An Optimal Architecture Iterated

The other mistake is more forgivable. This programmer understands her ineptitude. She knows she doesn't understand the game and so refuses to play. She simply lets volatility increase at the top:

An Optimal Architecture Iterated

But for too long. And the end result is the same: too much volatility, too much cost.

The natural gravity is toward chaos. To volatility.

Without mastery, without vigilance, the progression is expansion.

The center becomes increasingly difficult to hold. The event horizon is always reached much sooner than expected:

The Event Horizon

The event horizon is the point of no return. All that can be done is to start over. This is called The Rewrite. The Rewrite is horribly expensive, often fatal.

Sadly, this is the industry norm.

Why?

Because there are so few masters.

And why is that?

Because mastery comes by long, strenuous effort. One needs to fail and try and fail again—at separating stability from volatility in this way that we are talking about.

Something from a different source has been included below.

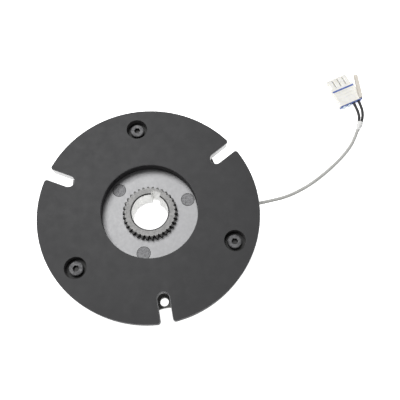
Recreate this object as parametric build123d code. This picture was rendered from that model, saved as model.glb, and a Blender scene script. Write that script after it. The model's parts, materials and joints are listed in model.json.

It is an earned skill requiring much focused and repeated practice, and much failure.

It's like swinging a tennis racket. It's not enough to know the form, you have to internalize it. The difference between mere knowing and ability are miles apart.

Very, very few go through the regimen.


Footnotes

  1. This diagram and our story applies to every level of your system composition: to functions within source files, to files or classes within packages, to packages within modules, to modules within sub-systems, and to sub-systems within systems.